A 2019 survey of 391 broadcasters worldwide, in media tech companies involved in sports and live event transmissions, to radio and gaming, found that online streaming continued to lag behind televised broadcasts in terms of perception of quality and customer satisfaction. The leading factor for those perceptions? Latency rates.


The report found that over-the-top (OTT) media content had until then  delivered content with far more latency than cable and satellite broadcasts. However, that was set to change in 2020 and going forward, with new technologies like Apple’s Low-Latency HLS, as well as low-latency CMAF for DASH (referred to as HTTP Low Latency) would mean that latency rates for video streaming should improve dramatically. 5G will also assist greatly in reducing latency rates for video streaming, as we discussed in our article here.


One thing was certain: sacrificing video quality for low latency simply wasn’t considered a viable option amongst those surveyed.

Other Challenges to Video Streaming

Allied to latency is the issue of buffering, which can also seriously hamper the continuous user experience for video streaming. Buffering ratios, which is the proportion of time spent reloading video content relative to the overall playback duration, can be an immense headache for streaming platforms; just two rebuffering events can result in abandonment of streams by users. 

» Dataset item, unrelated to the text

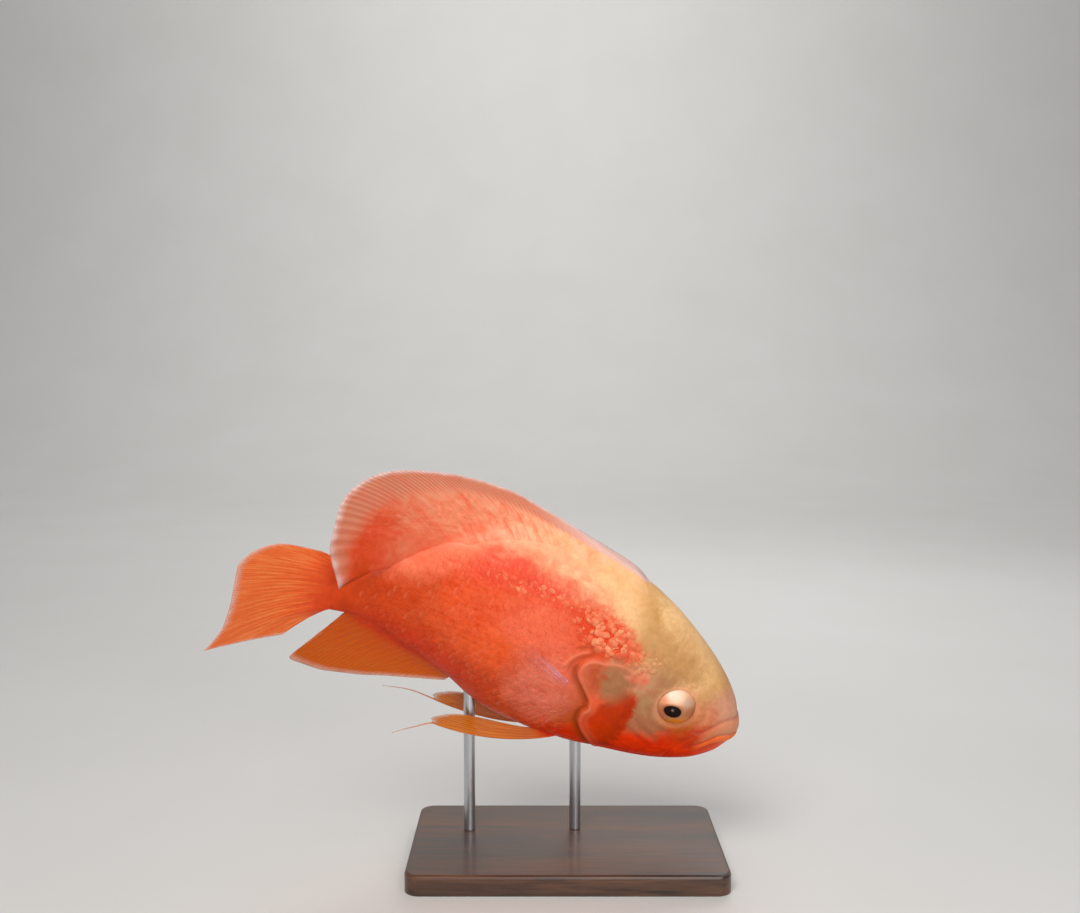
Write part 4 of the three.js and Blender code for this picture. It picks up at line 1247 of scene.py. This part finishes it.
def skin_bump(tree):
    """Fine pores and soft wrinkles, with the lumps of the shoulder standing out."""
    base = use(tree, grain)
    height = plus(times(base["Flecks"], 0.16), times(base["Mottle"], 0.3))
    lumps = times(lump_pattern(tree), lump_share(base["Place"], 1))
    height = plus(height, times(lumps, 1.6))
    return add(tree, "Bump", Strength=0.3, Distance=0.0005, Height=height).outputs["Normal"]


# %% Skin material
def satin(shader, roughness=0.42, coat=0.05, subsurface=0.06, reach=0.0012):
    """The constant part of a satin, fleshy surface."""
    fill(shader, Roughness=roughness, Specular_IOR_Level=0.12, Coat_Weight=coat, Coat_Roughness=0.25)
    fill(shader, Subsurface_Weight=subsurface, Subsurface_Radius=(1.0, 0.35, 0.15), Subsurface_Scale=reach)


skin_paint, tree, shader = new_material("oscar_skin")
satin(shader)
roughness = spread(use(tree, grain)["Clouds"], to_low=0.36, to_high=0.5)
fill(shader, Base_Color=skin_colour(tree), Normal=skin_bump(tree), Roughness=roughness)
wear(skin_paint, [fish_skin, *rings])

# %% [markdown]
# ## Lie of the scales
# Scales stand in staggered rows, each overlapping the next one behind it. The rows keep their
# distance around the body, so they run out at the back and the belly as on a real fish. A
# table of distances around each section says which angle lies how many millimetres above or
# below the widest line.

# %% Distances around the body
HALF_TABLE = 120
table_angles = np.linspace(-pi / 2, pi / 2, 2 * HALF_TABLE + 1)
table_s = np.arange(0, TAIL_ROOT + 3.0)
outline = section(*np.meshgrid(table_s, table_angles, indexing="ij"))
steps = np.linalg.norm(np.diff(outline, axis=1), axis=-1)
around_mm = np.concatenate([np.zeros((len(table_s), 1)), np.cumsum(steps, axis=1)], axis=1)
around_mm -= around_mm[:, HALF_TABLE : HALF_TABLE + 1]


def angle_at(s, arc):
    """The section angle that lies arc millimetres above the widest line, at each s."""
    row = np.clip(s.astype(int), 0, len(table_s) - 2)
    part = s - row
    angle = np.zeros(len(s))
    for i in np.unique(row):
        at = row == i
        low = np.interp(arc[at], around_mm[i], table_angles)
        high = np.interp(arc[at], around_mm[i + 1], table_angles)
        angle[at] = low + (high - low) * part[at]
    return angle


print("half girth at the deepest place:", around_mm[112, -1].round(1), "mm above the widest line")

# %% [markdown]
# ## One scale
# A scale is a thin rounded plate, sunk in the skin in front and standing a little proud at
# its rear edge. It starts as a flat grid that is drawn out to a disc, and gets an underside
# so that it is a closed solid. Every scale of the coat is a copy of this one.

# %% Scale tile
SCALE_LENGTH, SCALE_HEIGHT = 7.4, 6.4
TILE_CELLS = 7


def scale_tile():
    """A closed plate: x along the fish from -1 to 1, y across, z 1 on top and 0 below."""
    shape = bmesh.new()
    bmesh.ops.create_grid(shape, x_segments=TILE_CELLS, y_segments=TILE_CELLS, size=1)
    for vert in shape.verts:
        x, y = (float(np.sign(c)) * abs(c) ** 0.5 for c in vert.co.xy)
        vert.co = (x * (1 - y * y / 2) ** 0.5, y * (1 - x * x / 2) ** 0.5, 1)
    rim = [edge for edge in shape.edges if edge.is_boundary]
    skirt = bmesh.ops.extrude_edge_only(shape, edges=rim)["geom"]
    lower = [vert for vert in skirt if isinstance(vert, bmesh.types.BMVert)]
    bmesh.ops.translate(shape, verts=lower, vec=(0, 0, -1))
    bmesh.ops.contextual_create(shape, geom=[edge for edge in shape.edges if edge.is_boundary])
    bmesh.ops.recalc_face_normals(shape, faces=shape.faces)
    return as_mesh(shape, "scale_tile")


tile = scale_tile()
tile_points = points_of(tile)
tile_tops = np.array([all(tile_points[i, 2] > 0.5 for i in face.vertices) for face in tile.polygons])
print("one scale:", len(tile.vertices), "points,", len(tile.polygons), "faces")

# %% [markdown]
# ## Where scales grow
# The scales start behind the head and the gill cover and end before the fins. They stand in
# columns down the side, and every second column is shifted by half a scale. Where the coat
# ends they sink into the skin, so that no hard border shows.

# %% Rows of scales
SCALE_STEP, ROW_STEP = 4.9, 3.5
COAT_FROM, COAT_TO, ROWS_EACH_WAY = 64.0, 216, 12
taper = smooth_curve([(60, 1), (150, 1), (226, 0.66)])
coat_s = [COAT_FROM]
while coat_s[-1] < COAT_TO:
    coat_s.append(coat_s[-1] + SCALE_STEP / 2 * float(taper(coat_s[-1])))


def coat_strength(s, arc, z):
    """1 where scales stand fully, 0 where the skin is bare."""
    row = np.clip(s.astype(int), 0, len(table_s) - 1)
    from_back, from_belly = around_mm[row, -1] - arc, arc - around_mm[row, 0]
    distance = nearest_on(cover_path, s, z)[0]
    covered = inside(cover_outline, s, z)
    strength = np.where(covered, 0, ramp(distance, 5, 11)) * ramp(s, 62, 74)
    strength *= ramp(from_back, 5, 12) * ramp(from_belly, 3, 9) * (1 - ramp(s, 206, 217))
    return strength * ramp(np.hypot((s - 88) / 11, (z + 9) / 13), 0.8, 1.2)


def scale_roots():
    """Roots of the scales as distances along and around the body, with their z and strength."""
    roots = []
    for column, s in enumerate(coat_s):
        rise = ROW_STEP * 2 * float(taper(s))
        rows = range(-ROWS_EACH_WAY, ROWS_EACH_WAY + 1)
        roots += [(s, (row + 0.5 * (column % 2)) * rise) for row in rows]
    room = np.array([around_mm[int(s), 0] < arc < around_mm[int(s), -1] for s, arc in roots])
    roots = np.array(roots)
    z = section(roots[:, 0], angle_at(*roots.T))[:, 2]
    strength = coat_strength(*roots.T, z)
    stay = room & (strength > 0.02)
    return roots[stay], z[stay], strength[stay]


roots_of_scales = scale_roots()
print("columns of scales:", len(coat_s), "scales on each side:", len(roots_of_scales[0]))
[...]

Exit Before Video Starts (EBVS) is a common hindrance to the continuous user experience for streaming. If the ‘join’ time to view a video takes too long, most users will just abandon the stream. Interestingly, this is even more pronounced amongst video on demand (VOD) viewers compared to those viewing live events: those leaving VOD content because of EBVS is 135% higher than those who do so for live content. This could be due to the fact that VOD is perceived as being ‘easily viewed later,’ whereas live streams are ‘in the moment’ events. Nevertheless, a VOD viewer lost now may be one lost forever – at least for that stream.

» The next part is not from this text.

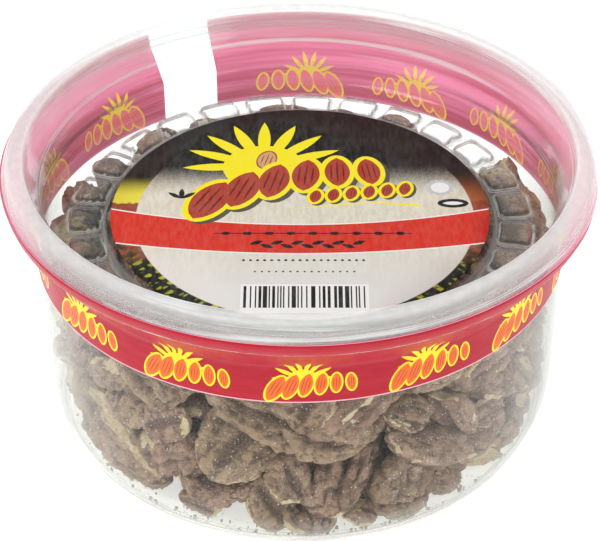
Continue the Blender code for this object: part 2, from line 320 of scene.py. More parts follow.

Important Factors For Improved Mobile Video Streaming 

Storage and delivery of streaming content can be complex and challenging – and expensive. Pre-converting video or delivering multiple streams from an encoder is always an option for any video stream. However, for video publishers this can mean additional storage costs for storage and can complicate the publishing process.  

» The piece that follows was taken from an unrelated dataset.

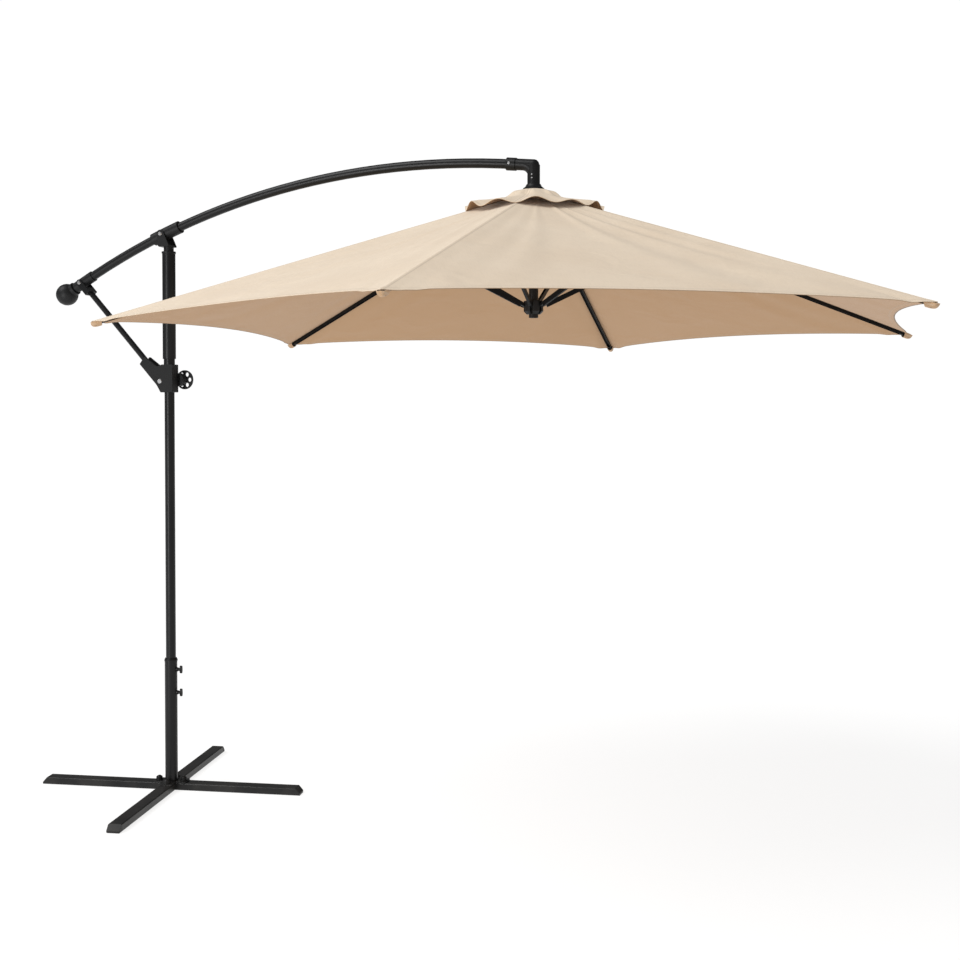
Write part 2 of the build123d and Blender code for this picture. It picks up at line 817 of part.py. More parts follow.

However, not every video producer has these financial and logistical resources, which is why alternative storage and delivery options are being increasingly used, including cloud storage and third-party providers specializing in high-quality streaming content. These alternatives open the market to more video streaming distributors, which in turn means that more viewers are able to view more streaming content across more platforms and video distribution points.


Users increasingly watch video streams from a variety of different mobile devices, which is why a stream’s success increasingly hinges on whether multi-device support is available. This explains the excitement regarding the release in early 2020 of Bluetooth’s new standard that supports streaming to multiple devices. 


Worth stressing is that not all mobile devices support all video formats.  Different devices continue to require a myriad of different formats and thus different ‘versions’ of content. Furthermore, some websites host videos that cannot be streamed on certain devices, or have media that require licenses, Adobe Flash or other specific video players that are not supported.This can be frustrating for users and is another reason why some users desist from accessing certain streams, especially those users who are intimidated by words such as ‘encoder’ and ‘device compatibility’. Once again, cloud hosting services are providing distributors with options whereby content conversion on the fly is possible without the user having to configure new software beyond a click-and-play download.


An insightful 2020 study by Jeff Sauro and Jim Lewis (both PhDs) looked at users’ experience with five American-based streaming entertainment websites and mobile apps (namely, Disney Plus, HBO Now, Hulu, Netflix and    Prime Video) to assess their overall streaming experience with said sites.

The study looked at factors such as ease of use and navigation, as well as trust in the respective websites and apps. The leading factor for those surveyed? The ease of ability to watch video streams on all devices. That was followed by the statement: “I don’t experience long loading times when using the website.” 


Fact: Above all else, users want ease of access to streaming content on their mobile devices. They also want it to be possible to view content across various devices.

One Thing Is Certain…

Mobile video streaming is increasing hugely. People are increasingly online via mobile devices, as a 2020 Ofcom UK survey found in 2020, with nearly 80% of Britons going online via mobile devices. Ericsson’s 2020 Mobility Report predicted that there will be a 25% increase in mobile traffic by 2025, the majority of which will be video streaming on mobile devices, largely due to increased embedded videos on websites and across all social media, as well as increasing numbers of video streaming and video-sharing services. Statista estimates that mobile video traffic will grow to 76% of all mobile online usage by 2025.


The result will almost certainly be greater competition between streaming hosts and distributors (and thus quality of content), in what French tech writer Valéry Bonneau describes as nothing short of the “streaming wars”.


Streaming will continue to reach new heights going into the 2020s. Consumers will demand – and get – more content that is high-quality and continuously reliable when streaming. Continuous user experience that is instantly on demand or live will need to be exactly that – continuous.